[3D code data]
#####
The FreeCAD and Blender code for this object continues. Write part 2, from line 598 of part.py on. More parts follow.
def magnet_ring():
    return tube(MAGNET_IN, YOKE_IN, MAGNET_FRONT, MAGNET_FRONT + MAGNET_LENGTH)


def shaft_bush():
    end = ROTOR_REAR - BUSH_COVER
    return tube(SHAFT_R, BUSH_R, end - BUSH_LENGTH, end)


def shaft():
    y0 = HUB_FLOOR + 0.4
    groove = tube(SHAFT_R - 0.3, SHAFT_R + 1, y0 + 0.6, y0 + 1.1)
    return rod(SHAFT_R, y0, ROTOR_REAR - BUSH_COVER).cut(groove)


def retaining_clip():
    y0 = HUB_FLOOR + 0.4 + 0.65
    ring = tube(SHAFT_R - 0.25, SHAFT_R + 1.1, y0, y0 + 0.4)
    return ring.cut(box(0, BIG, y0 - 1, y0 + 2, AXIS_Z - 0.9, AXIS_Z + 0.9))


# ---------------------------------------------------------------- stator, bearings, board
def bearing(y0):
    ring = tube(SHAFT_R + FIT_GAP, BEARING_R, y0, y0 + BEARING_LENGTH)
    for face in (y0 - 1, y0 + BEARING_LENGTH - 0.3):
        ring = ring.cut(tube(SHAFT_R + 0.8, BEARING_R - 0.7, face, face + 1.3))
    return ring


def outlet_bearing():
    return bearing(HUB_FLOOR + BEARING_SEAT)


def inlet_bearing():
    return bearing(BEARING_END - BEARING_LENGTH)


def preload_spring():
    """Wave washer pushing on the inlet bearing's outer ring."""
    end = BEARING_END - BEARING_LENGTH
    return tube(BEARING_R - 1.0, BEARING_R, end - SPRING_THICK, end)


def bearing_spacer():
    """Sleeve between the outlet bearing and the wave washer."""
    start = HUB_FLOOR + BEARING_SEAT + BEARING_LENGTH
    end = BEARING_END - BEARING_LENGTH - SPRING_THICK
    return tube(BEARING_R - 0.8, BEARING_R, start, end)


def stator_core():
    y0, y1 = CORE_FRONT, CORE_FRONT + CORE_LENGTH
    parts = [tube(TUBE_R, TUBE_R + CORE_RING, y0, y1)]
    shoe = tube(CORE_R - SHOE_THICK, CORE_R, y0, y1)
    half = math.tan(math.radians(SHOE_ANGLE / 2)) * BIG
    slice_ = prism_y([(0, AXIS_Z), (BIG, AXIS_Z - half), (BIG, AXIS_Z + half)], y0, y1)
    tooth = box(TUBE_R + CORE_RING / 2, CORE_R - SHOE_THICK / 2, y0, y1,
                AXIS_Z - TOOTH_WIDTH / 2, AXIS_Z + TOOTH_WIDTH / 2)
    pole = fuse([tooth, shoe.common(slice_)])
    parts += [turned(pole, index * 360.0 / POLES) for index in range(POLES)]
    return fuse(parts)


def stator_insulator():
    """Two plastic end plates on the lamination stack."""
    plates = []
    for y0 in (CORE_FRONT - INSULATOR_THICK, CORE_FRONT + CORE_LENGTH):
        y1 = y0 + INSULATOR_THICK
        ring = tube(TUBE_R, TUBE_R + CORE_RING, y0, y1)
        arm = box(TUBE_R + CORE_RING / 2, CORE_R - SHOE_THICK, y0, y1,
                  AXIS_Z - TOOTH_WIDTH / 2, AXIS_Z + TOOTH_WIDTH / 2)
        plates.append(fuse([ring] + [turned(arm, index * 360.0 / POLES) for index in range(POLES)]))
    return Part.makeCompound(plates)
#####
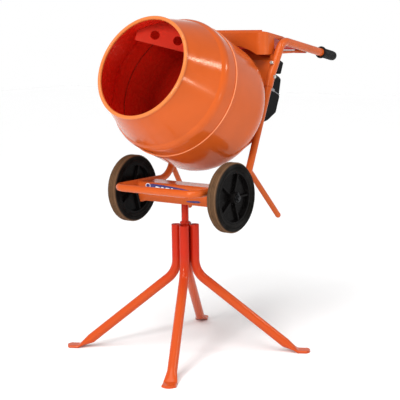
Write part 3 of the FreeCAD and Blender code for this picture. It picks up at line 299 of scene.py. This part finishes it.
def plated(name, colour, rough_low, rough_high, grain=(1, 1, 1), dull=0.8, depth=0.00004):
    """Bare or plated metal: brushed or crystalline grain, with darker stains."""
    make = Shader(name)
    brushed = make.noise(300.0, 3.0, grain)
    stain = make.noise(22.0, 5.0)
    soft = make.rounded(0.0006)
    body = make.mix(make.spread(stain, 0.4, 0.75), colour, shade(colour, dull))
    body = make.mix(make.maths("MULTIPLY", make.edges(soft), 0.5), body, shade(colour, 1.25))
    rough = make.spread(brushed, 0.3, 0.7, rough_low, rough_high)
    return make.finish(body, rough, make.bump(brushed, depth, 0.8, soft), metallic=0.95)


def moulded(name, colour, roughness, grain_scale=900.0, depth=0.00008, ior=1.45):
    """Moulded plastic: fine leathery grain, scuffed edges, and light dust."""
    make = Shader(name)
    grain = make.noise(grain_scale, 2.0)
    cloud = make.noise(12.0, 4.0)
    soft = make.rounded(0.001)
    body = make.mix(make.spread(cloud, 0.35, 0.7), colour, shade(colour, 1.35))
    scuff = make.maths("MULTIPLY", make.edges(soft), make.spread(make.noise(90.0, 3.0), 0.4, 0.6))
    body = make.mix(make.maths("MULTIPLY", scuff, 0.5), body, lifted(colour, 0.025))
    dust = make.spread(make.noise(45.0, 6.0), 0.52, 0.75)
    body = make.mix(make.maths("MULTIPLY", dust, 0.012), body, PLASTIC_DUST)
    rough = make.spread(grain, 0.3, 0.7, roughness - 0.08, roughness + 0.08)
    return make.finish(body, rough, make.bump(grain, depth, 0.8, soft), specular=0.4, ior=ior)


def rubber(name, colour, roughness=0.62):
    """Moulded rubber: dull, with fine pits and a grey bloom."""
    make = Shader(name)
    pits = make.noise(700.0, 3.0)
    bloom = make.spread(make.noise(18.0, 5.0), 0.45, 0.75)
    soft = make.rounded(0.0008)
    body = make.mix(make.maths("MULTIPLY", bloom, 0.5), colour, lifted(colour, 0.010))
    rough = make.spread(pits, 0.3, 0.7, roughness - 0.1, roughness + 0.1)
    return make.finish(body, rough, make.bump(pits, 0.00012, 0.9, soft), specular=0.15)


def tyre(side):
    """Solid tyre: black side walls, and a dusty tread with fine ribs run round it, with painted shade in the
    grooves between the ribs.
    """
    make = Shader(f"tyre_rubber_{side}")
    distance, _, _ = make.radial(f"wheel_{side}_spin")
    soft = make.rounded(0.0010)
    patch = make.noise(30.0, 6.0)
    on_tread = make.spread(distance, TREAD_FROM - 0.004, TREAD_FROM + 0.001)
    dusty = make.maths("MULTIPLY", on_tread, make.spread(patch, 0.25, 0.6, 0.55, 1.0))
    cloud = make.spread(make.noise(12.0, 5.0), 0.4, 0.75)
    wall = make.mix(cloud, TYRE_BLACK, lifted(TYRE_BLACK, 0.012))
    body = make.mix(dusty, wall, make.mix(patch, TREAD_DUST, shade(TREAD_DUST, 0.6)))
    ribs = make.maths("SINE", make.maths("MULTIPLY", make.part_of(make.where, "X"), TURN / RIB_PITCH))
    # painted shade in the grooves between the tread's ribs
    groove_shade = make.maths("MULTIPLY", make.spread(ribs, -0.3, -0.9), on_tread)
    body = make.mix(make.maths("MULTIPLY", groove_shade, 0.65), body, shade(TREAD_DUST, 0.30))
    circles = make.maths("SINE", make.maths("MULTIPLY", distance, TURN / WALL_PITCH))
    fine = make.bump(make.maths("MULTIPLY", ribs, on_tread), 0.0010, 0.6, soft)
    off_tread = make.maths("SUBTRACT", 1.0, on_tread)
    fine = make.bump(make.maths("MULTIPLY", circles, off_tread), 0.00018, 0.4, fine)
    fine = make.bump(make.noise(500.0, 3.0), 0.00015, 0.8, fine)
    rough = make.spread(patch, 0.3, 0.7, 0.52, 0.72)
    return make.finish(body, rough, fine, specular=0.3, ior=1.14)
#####
• **GIVEN TASK**: Repeat, exactly as they stand above, the lines from the line with "The FreeCAD and Blender code for this object" to the line with "return tube(BEARING_R - 1.0, BEARING_R, end", both lines included.

• **RIGHT ANSWER**:
The FreeCAD and Blender code for this object continues. Write part 2, from line 598 of part.py on. More parts follow.
def magnet_ring():
    return tube(MAGNET_IN, YOKE_IN, MAGNET_FRONT, MAGNET_FRONT + MAGNET_LENGTH)


def shaft_bush():
    end = ROTOR_REAR - BUSH_COVER
    return tube(SHAFT_R, BUSH_R, end - BUSH_LENGTH, end)


def shaft():
    y0 = HUB_FLOOR + 0.4
    groove = tube(SHAFT_R - 0.3, SHAFT_R + 1, y0 + 0.6, y0 + 1.1)
    return rod(SHAFT_R, y0, ROTOR_REAR - BUSH_COVER).cut(groove)


def retaining_clip():
    y0 = HUB_FLOOR + 0.4 + 0.65
    ring = tube(SHAFT_R - 0.25, SHAFT_R + 1.1, y0, y0 + 0.4)
    return ring.cut(box(0, BIG, y0 - 1, y0 + 2, AXIS_Z - 0.9, AXIS_Z + 0.9))


# ---------------------------------------------------------------- stator, bearings, board
def bearing(y0):
    ring = tube(SHAFT_R + FIT_GAP, BEARING_R, y0, y0 + BEARING_LENGTH)
    for face in (y0 - 1, y0 + BEARING_LENGTH - 0.3):
        ring = ring.cut(tube(SHAFT_R + 0.8, BEARING_R - 0.7, face, face + 1.3))
    return ring


def outlet_bearing():
    return bearing(HUB_FLOOR + BEARING_SEAT)


def inlet_bearing():
    return bearing(BEARING_END - BEARING_LENGTH)


def preload_spring():
    """Wave washer pushing on the inlet bearing's outer ring."""
    end = BEARING_END - BEARING_LENGTH
    return tube(BEARING_R - 1.0, BEARING_R, end - SPRING_THICK, end)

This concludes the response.